The Super Post-Panamax cranes, designed in Finland and built in China, were ordered two years ago from Konecranes VLC and their arrival at “the fastest growing port in the United States” is a significant step forward in the GPA’s long-term (2015) growth strategy, says Robert Morris, GPA director of external affairs.

The new cranes have the capability of handling super post-Panamax vessels of a size 22 containers wide. Post-Panamax vessels are too wide for the Panama Canal, having widths up to 132-feet.

The cranes arrived aboard the vessel Dockwise Swift and with crane parts extended upward and outward, the vessel looked considerably different from other ships seen in the busy Savannah River. When fully assembled dockside the 480 feet long cranes will tower, with a 34-degree incline, some 367 feet above the water. The cranes weigh 1,369 tons.

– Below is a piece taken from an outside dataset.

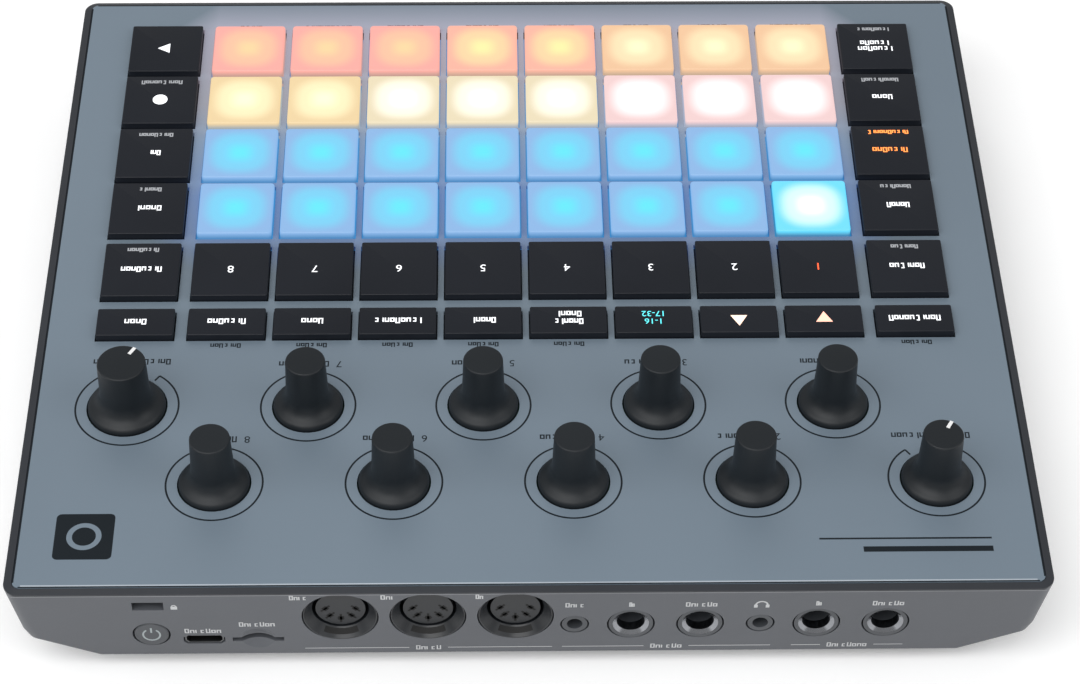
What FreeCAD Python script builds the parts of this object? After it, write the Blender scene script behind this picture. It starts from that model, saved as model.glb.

“It looked awesome going by this dock. People were coming out from everywhere to just look at it,” says Crescent Towing Company Dispatcher Frankie Davis, the company that supplied the third tractor tugboat needed for the job of getting the Dockwise Swift safely up the river.

Moran Towing supplied the two other tractor tugs as well as the docking pilot, Robert Davis. Two river pilots, William T. Brown Jr., and G. Forrest Dyar Jr., were also aboard the ship to see her safely to the dock.

Because of the height on its cargo, navigating the Dockwise Swift under the Talmadge Bridge required the vessel to travel within a specific tide window determined by the pilots.

“When it was coming up on the bridge from this distance here (Crescent company dock) it didn’t look like it would clear, although I knew that it would,” Davis said. “And, of course, it did.”

The electric-powered cranes will eliminate the use of about 500,000 gallons of diesel used by older cranes, and in the process, prevent the emission of 690 tons of nitrogen oxide, four tons of particulate matter, and 12 tons of hydrocarbons every year, Morris says.